Maybe being a summer Olympic nation is better, Canada. Let’s start with swimming.
On Sunday, the NWT’s territorial swimming championships concluded with an ambitious contest: five of the territory’s top young swimmers in a 50m freestyle race against two-time Olympian Markus Thormeyer.
It is fair to say the outcome was at no point in doubt. “I was doing my flip turn, and I look back and he’s already done,” said Marlo Jenks of Inuvik’s Mackenzie Muskrats swim team. “I knew he was going to be a lot faster than me, but it was still kind-of like surprising.”
Even so, just the chance to be in the same pool as someone who raced for Canada at the Rio and Tokyo Olympics was as inspirational as it was daunting.
“Who knows?” Jenks added. “Maybe if I ever swim against another Olympian swimmer, I can do a bit better.”
Thormeyer, from British Columbia, won world junior gold in 2015 and world senior bronze two years later as part of Canada’s freestyle relay team. He and his men’s 4x100m freestyle relay teammates placed fourth at the Tokyo Olympics in 2021.
He told Cabin Radio he had come to Yellowknife at the invite of his friend Sam Barkwell, who now coaches the city’s swim team.
“Watching a meet like this, I haven’t done that in so long. It really does take me back to growing up,” Thormeyer said.
“But I grew up on the outskirts of Vancouver, so it wouldn’t be hard for me to go and see national-level swimmers. Coming up here, everyone has been so stoked and so happy to see me, and asking so many questions and everything. I really feel the energy and it feels great to be here.”


At territorials, swimmers score points based on their performances across three days of different disciplines and distances. Yellowknife, Hay River and Inuvik swimmers took part, with Inuvik bringing an all-female team to the event.
Yellowknife’s Ignat Tarskii and Josie Henry were the weekend’s top swimmers in the male and female 15-plus categories respectively.
“I had a lot of PBs. I’m happy with my times. I’ve been training really hard,” said Tarskii, who described his opportunity to line up against Thormeyer as a “really great experience.” Henry, too, described a weekend full of personal bests.
In the 13-14 age category, Yellowknife’s Omran Ghuneim won the male category and Hay River’s Belle Smith the female category.
Smith’s performances came despite feeling “really nervous the whole time, because there’s so many fast people in my category” – and also, she added, because she was once disqualified for accidentally doing the wrong stroke.
Jenks, who placed third in the same category, said she too had been nervous. “But I did warm up to it a bit after,” she said. “It definitely helps having a lot of people, like my friends, with me.”
The 11-12 category was won by Hay River’s Rudy Smith and Yellowknife’s Louisa Henry, while 9-10 was won by Hay River’s Carlaya Flett-Cook and Yellowknife’s Bruno Tarskii.

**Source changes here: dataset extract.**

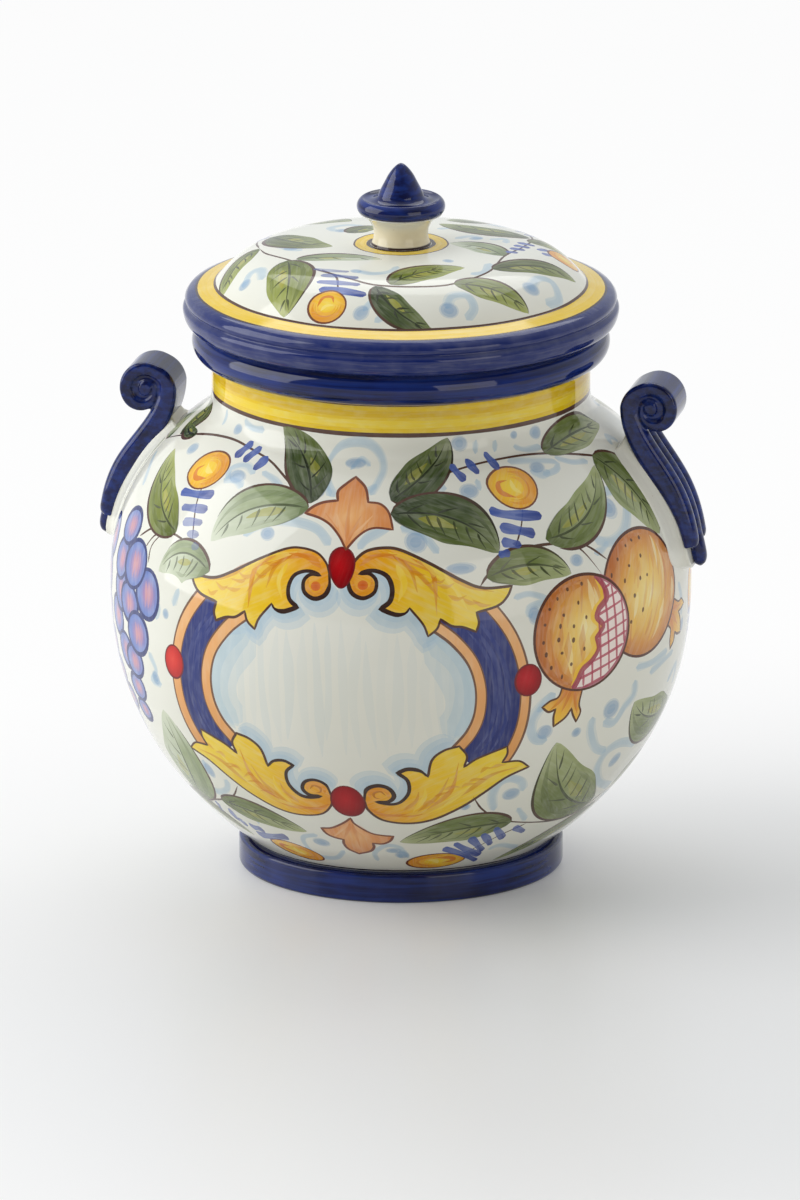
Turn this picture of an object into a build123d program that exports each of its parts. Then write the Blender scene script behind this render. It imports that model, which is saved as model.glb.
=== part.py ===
# Biscuit jar: a round, footed earthenware jar with a rolled mouth, a loose domed lid and two scroll handles.
# Millimetres, +Z up. The origin is the centre of the foot's standing face; the handles lie along X.
from build123d import *
from math import asin, atan2, degrees, radians, cos, sin, sqrt
import os

os.makedirs("parts", exist_ok=True)

# ---------------------------------------------------------------- driving dimensions
# Foot ring
foot_radius = 71.0
foot_height = 12.9
foot_ring_width = 13.0
foot_edge_round = 1.5

# Thrown body
wall = 6.5
floor_radius = 66.0
floor_rise_angle = 38.0
haunch_radius = 109.9
haunch_height = 60.0
belly_radius = 127.0
belly_height = 131.0
shoulder_arc = 85.5
neck_radius = 82.6
neck_height = 24.0
neck_fillet = 9.0

# Rolled mouth, a round coil pressed down over the top of the neck
mouth_tube = 7.5
mouth_bite = 1.7

# Handles: a three-ribbed strap on a clay pad, rolled outwards into a scroll
handle_width = 24.0
rib_count = 3
strap_thickness = 6.8
strap_slab = 4.4
pad_thickness = 3.6
strap_foot_rise = 19.0
middle_rib_drop = 9.0
strap_lift_angle = 28.0
scroll_radius = 11.7
scroll_edge_round = 1.2
scroll_stand_off = 23.7
scroll_angle = 49.0
eye_radius = 3.4
eye_groove_width = 1.8
eye_groove_depth = 2.5
pad_side_inset = 0.4
pad_top_lead = 4.0
pad_tip_round = 9.0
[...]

In the eight and under age group, two Yellowknife swimmers – Emily Money and Isla Maddeaux-Young – tied for first place in the female category. Yellowknife’s Rudyard Skrypnyk won the male category.
“Swimming, especially when you’re young, it should be fun,” said Thormeyer after taking part in the meet’s finale. (He instinctively looked up to the scoreboard for his time when he finished, only to discover nobody was counting.)
“Coming out here and seeing everyone having fun was really fun for me, too. So I’m really glad I made it out.”